Après la chute, l'heure du jugement pour Sam Bankman-Fried. Près d'un an après le scandale FTX qui a fait vaciller tout le secteur des monnaies numériques, le roi déchu des cryptomonnaies comparaît devant un tribunal fédéral new-yorkais à partir de mardi 2 octobre. Il risque une peine de plus de 100 ans d'emprisonnement pour fraude et association de malfaiteurs.
Le procès de "SBF", qui doit commencer par la sélection du jury et durer six semaines, marque le point d'orgue de la disgrâce de cet ancien gendre idéal des cryptos.

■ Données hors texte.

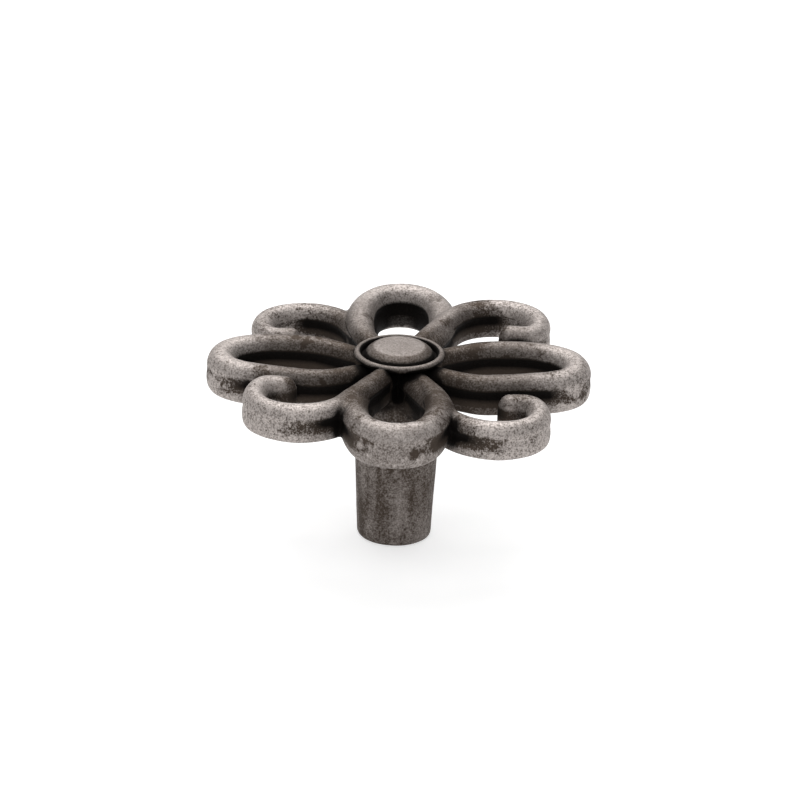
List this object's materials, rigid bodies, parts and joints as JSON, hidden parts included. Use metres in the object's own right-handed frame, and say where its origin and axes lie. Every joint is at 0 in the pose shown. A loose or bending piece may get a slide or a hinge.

Défenseur d'une meilleure régulation du marché des monnaies virtuelles, engagé dans de nombreuses œuvres caritatives, l'ancien milliardaire était une figure médiatique et courtisée à Washington en raison de ses généreuses donations au Parti démocrate.
En quelques mois seulement, ce diplômé de physique du prestigieux Massachusetts Institute of Technology (MIT) avait fait d'une petite start-up lancée en 2019 la deuxième plateforme mondiale d'échanges de cryptomonnaies.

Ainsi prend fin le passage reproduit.